Everyone gets mad sometimes. We have all thrown a tantrum or two in our day. But what’s the most poetic thing you have done in a fit of rage?
Have you ever used a metaphor as a weapon? Perhaps you could take a night class at the local junior college instructed by Brennan (I know you touched my drum set!) Metzger (Kurt Metzger’s illegitimate baseball playing son) or a disciple of his methods.
Brennan Metzger is a warrior; he taught Steph Curry how to throw his mouth guard at that fan when Curry attended his night class as a publicity stunt (a bizarro Punk’d; a Reverse Kutcher if you will). Brennan Metzger is a street artist; his nickname should be Banksy Without A Mask.

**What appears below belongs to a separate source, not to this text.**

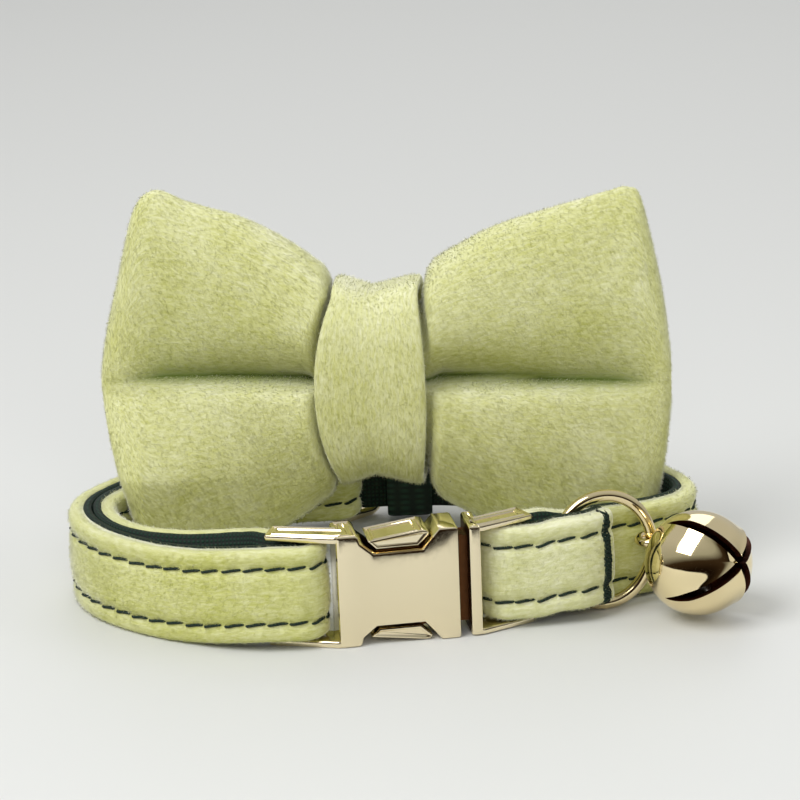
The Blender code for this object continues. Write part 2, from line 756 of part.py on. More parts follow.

Brennan Metzger is a performer. Brennan Metzger has never shied away from the spotlight. Brennan Metzger lives for the stage. Brennan Metzger has starred in Shakespeare in the Ballpark.
Somewhere in a tree hut in Key West, sipping on a Margarita and singing along to Cheeseburger in Paradise at the top of his lungs with his beach dog, Seashell (Seesh for short), Lou Piniella (whose spirit animal is obviously the chinchiella), Tommy Bahama shirt louder than Daft Punk performing on Saturday at Burning Man, just lost one of his Dolce & Gabbana flip flops in the bay because he was crying so hard from being so proud of Brennan Metzger.

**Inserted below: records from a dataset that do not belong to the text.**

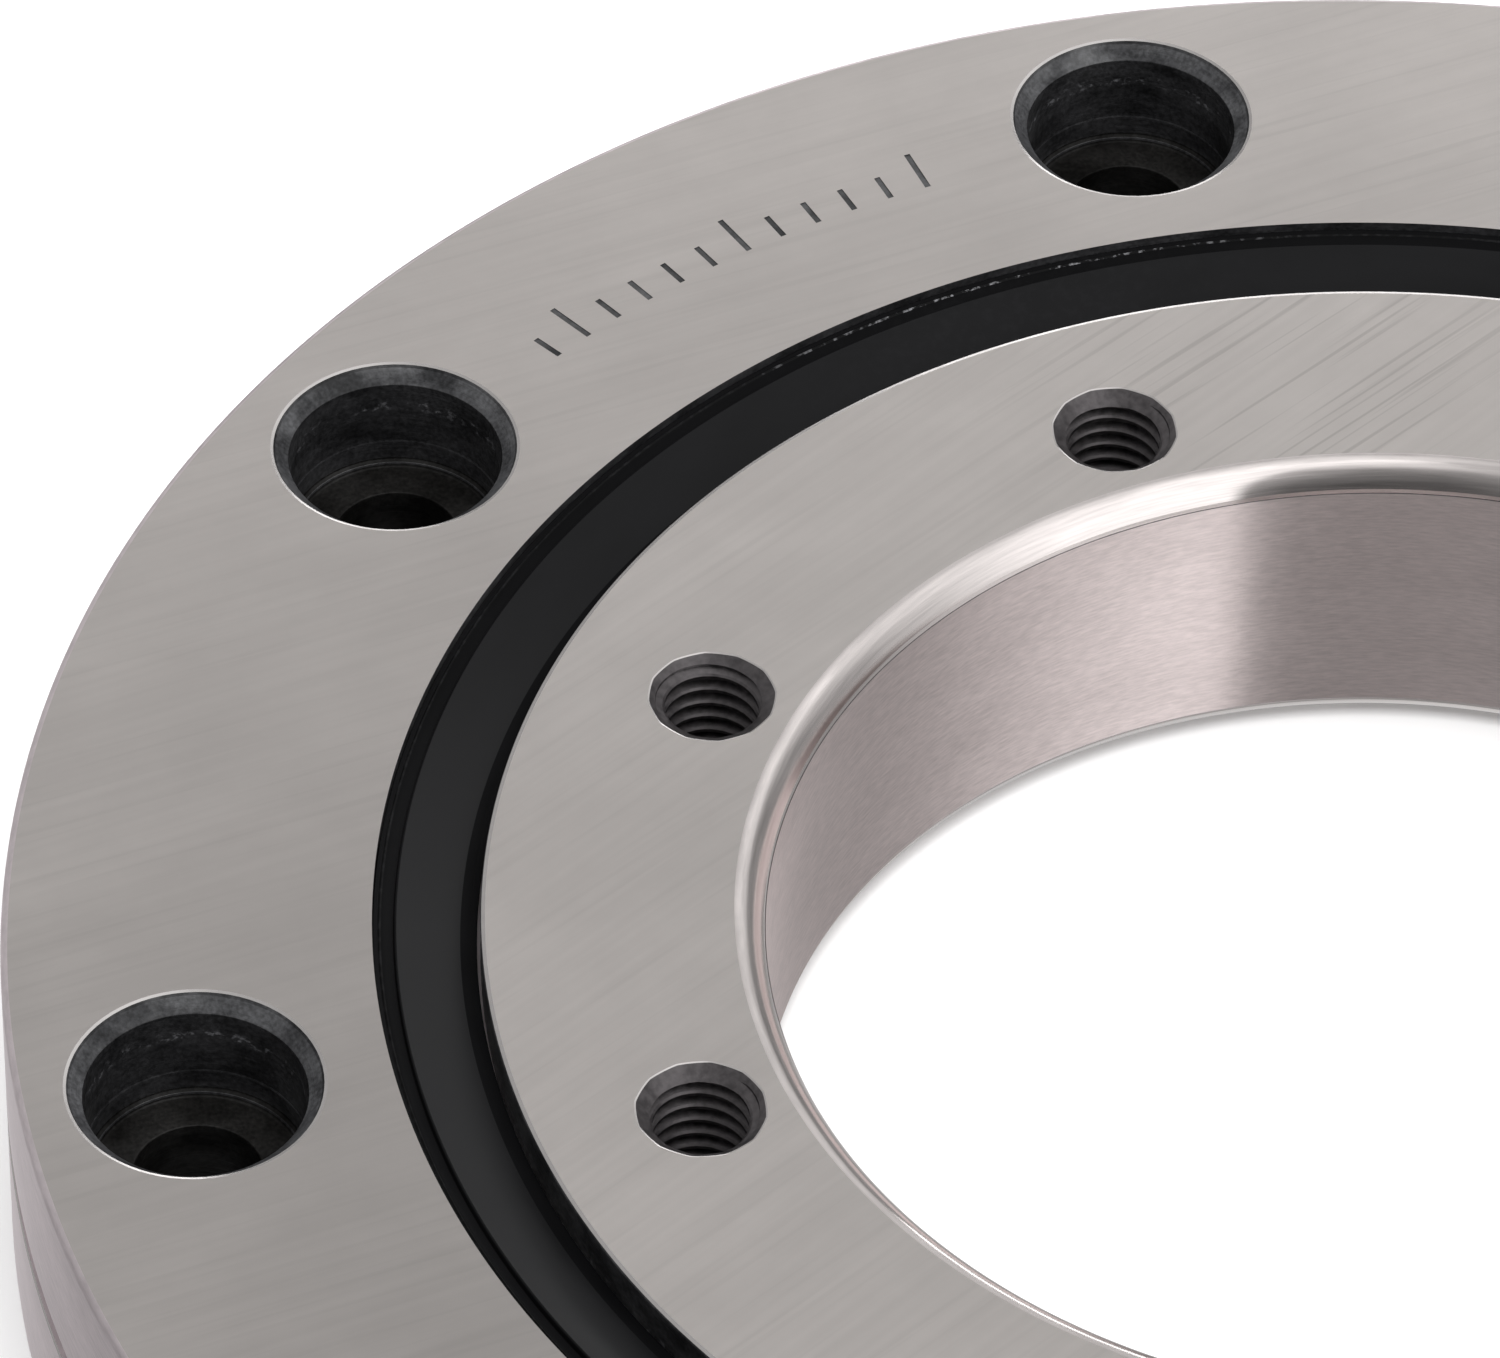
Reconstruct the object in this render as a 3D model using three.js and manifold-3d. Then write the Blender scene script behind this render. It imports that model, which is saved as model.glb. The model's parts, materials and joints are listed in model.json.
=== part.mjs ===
// Slewing ring bearing: two steel rings with mounting holes and one row of crossed rollers.
// Millimetres, +Z up. The origin is the centre of the lower face, on the axis of rotation.

import * as THREE from 'three';
import { mergeVertices } from 'three/addons/utils/BufferGeometryUtils.js';
import Module from 'manifold-3d';

const wasm = await Module();
wasm.setup();

// ---------- driving dimensions ----------

const OUTER_DIAMETER = 120;
const BORE_DIAMETER = 55;
const WIDTH = 15;
const PITCH_DIAMETER = 85; // circle through the roller centres

const ROLLER_DIAMETER = 7.5;
const ROLLER_LENGTH = 7;
const ROLLER_CHAMFER = 0.4;
const ROLLER_COUNT = 26;
const RACEWAY_CLEARANCE = 0.25; // roller side to raceway wall

const HOLE_COUNT = 8; // in each ring
const OUTER_HOLE_CIRCLE = 105;
const OUTER_HOLE_DIAMETER = 5.5;
const COUNTERBORE_DIAMETER = 9.5;
const COUNTERBORE_DEPTH = 5.4;
const COUNTERBORE_CHAMFER = 0.7;
const INNER_HOLE_CIRCLE = 65;
const THREAD_DRILL_DIAMETER = 4.2; // tapping size of an M5 thread
const THREAD_CHAMFER = 0.55;
const EXIT_CHAMFER = 0.3;
const INNER_RING_ANGLE = THREE.MathUtils.degToRad(9.83); // inner holes turned past the outer ones

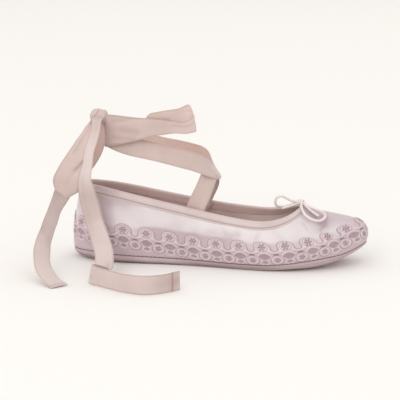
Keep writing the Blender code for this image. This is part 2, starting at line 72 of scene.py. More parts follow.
# ---- heights of the feather edge, the sole's edge thickness and the ground line under the middle
SOLE_COLUMNS = ("station", "feather", "edge", "ground")
SOLE = (
    (0, 8.2, 3.4, 2.6), (6, 8.2, 4.0, 1.4), (17, 8.5, 4.6, 0.3), (35, 7.3, 5.2, 0.0),
    (65, 6.2, 5.0, 0.0), (107, 5.2, 4.6, 0.0), (140, 4.6, 4.0, 0.0), (164, 4.9, 4.0, 0.0),
    (184, 6.6, 4.0, 0.0), (194, 8.0, 4.0, 0.2), (206, 9.6, 3.8, 1.1), (218, 11.2, 3.1, 3.8),
    (228, 12.8, 2.5, 7.2), (236, 15.2, 2.2, 10.4), (243, 17.8, 2.0, 13.4), (250, 20.0, 2.0, 16.0),
)
SOLE_MIDDLE = 3.4
SOLE_ROUNDING = 0.42
MIDDLE_STATIONS = (30.0, 222.0)
MIDDLE_BLEND = 14.0

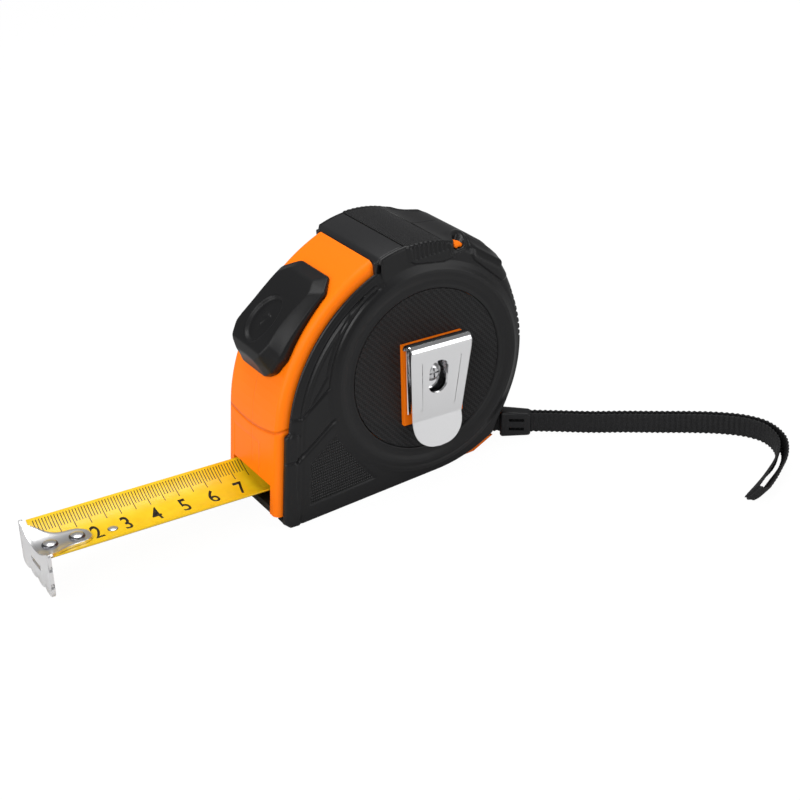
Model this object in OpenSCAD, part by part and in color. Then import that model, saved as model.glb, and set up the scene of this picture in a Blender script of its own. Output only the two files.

“Honey, honey come quick!” Piniella shouted to his wife.
Rushing out to the dock because she was terrified of a medical scare, Anita Piniella nearly stumbled over the slight change in elevation in the entrance of their tree hut, a slight change in elevation that had been written on her heart since the couple moved into the hut several island years ago.
“What is it honey?! Are you OK?” Anita cried out in despair.

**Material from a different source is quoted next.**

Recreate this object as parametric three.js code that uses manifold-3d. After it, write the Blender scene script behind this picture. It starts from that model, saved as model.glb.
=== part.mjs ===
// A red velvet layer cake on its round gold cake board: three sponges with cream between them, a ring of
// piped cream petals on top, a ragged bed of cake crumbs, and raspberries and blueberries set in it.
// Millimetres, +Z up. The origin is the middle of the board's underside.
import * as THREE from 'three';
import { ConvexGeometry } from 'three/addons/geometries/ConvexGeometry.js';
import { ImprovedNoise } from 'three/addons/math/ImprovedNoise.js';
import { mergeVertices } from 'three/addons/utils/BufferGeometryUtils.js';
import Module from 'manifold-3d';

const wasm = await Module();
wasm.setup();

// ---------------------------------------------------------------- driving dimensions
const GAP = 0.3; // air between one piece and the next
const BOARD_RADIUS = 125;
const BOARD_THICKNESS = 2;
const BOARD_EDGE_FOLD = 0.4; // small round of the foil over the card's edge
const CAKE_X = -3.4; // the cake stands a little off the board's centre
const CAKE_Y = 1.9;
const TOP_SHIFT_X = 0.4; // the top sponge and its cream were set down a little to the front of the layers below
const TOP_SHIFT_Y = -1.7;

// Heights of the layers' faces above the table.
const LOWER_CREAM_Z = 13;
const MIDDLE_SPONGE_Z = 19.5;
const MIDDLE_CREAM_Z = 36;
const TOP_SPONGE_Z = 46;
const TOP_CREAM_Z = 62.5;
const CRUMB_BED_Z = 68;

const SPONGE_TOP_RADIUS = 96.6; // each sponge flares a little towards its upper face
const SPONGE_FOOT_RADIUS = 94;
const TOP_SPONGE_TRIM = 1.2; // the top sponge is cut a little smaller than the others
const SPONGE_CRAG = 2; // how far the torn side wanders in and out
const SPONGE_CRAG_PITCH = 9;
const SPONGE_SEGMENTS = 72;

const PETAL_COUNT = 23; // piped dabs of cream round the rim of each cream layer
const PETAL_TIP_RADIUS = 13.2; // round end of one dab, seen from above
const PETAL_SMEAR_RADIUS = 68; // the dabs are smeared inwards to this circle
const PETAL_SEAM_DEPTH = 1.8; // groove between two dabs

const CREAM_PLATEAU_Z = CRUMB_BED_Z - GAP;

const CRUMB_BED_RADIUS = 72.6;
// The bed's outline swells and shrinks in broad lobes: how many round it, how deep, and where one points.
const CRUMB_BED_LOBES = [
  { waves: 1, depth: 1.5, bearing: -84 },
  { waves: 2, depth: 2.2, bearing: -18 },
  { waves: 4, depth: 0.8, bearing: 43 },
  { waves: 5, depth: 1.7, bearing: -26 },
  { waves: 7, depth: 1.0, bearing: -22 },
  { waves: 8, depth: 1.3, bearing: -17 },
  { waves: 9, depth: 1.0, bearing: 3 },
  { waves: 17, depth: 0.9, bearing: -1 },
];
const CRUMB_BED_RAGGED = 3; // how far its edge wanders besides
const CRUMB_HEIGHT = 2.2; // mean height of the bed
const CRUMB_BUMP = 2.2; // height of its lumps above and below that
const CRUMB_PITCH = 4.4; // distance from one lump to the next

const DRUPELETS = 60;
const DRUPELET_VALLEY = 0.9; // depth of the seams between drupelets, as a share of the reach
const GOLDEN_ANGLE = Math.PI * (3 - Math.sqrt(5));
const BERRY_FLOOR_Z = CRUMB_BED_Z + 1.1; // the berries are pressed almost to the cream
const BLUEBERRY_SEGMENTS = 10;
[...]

“Yes honey, I am fine. Thank you for checking on me, I know you worry. It’s just that…I saw this young man perform a miraculous act of complaining. He put a garbage can behind the plate where the umpire stands, it was symbolic, it was…superb.” Lou trailed off as he lost himself in the undulance of the turquoise water.
“That is wonderful. I’m so happy to hear the great news about your legacy living on in the sport that you love. Who was this young man who gave us the miraculous act?” Anita cried out in elation.
“Brennan Metzger.” Lou said, a single tear diving down his face.
“God bless you Brennan Metzger. How can we thank the young man?” Anita queried.
“Well, there’s this thing called Venmo where you can send cash to people. Let’s Venmo Brennan Metzger a few bucks. You know how college students can be so dreadfully poor from buying overpriced textbooks, laying on their backs in the quad while imagining cool-looking clouds and drinking Tequila shots with their professors before playing football in the quad and tripping over other students laying on their backs while imagining cool-looking clouds. Let’s toss Brennan Metzger a little green bone to thank him for his good deeds.” Lou rattled off like he was doing his taxes.
And that’s how Lou Piniella taught Brennan Metzger about a little thing called life with a little thing called Venmo, faith and a drenched pair of Dolce & Gabbana flip flops that Anita plucked out of the bay with a fishing net.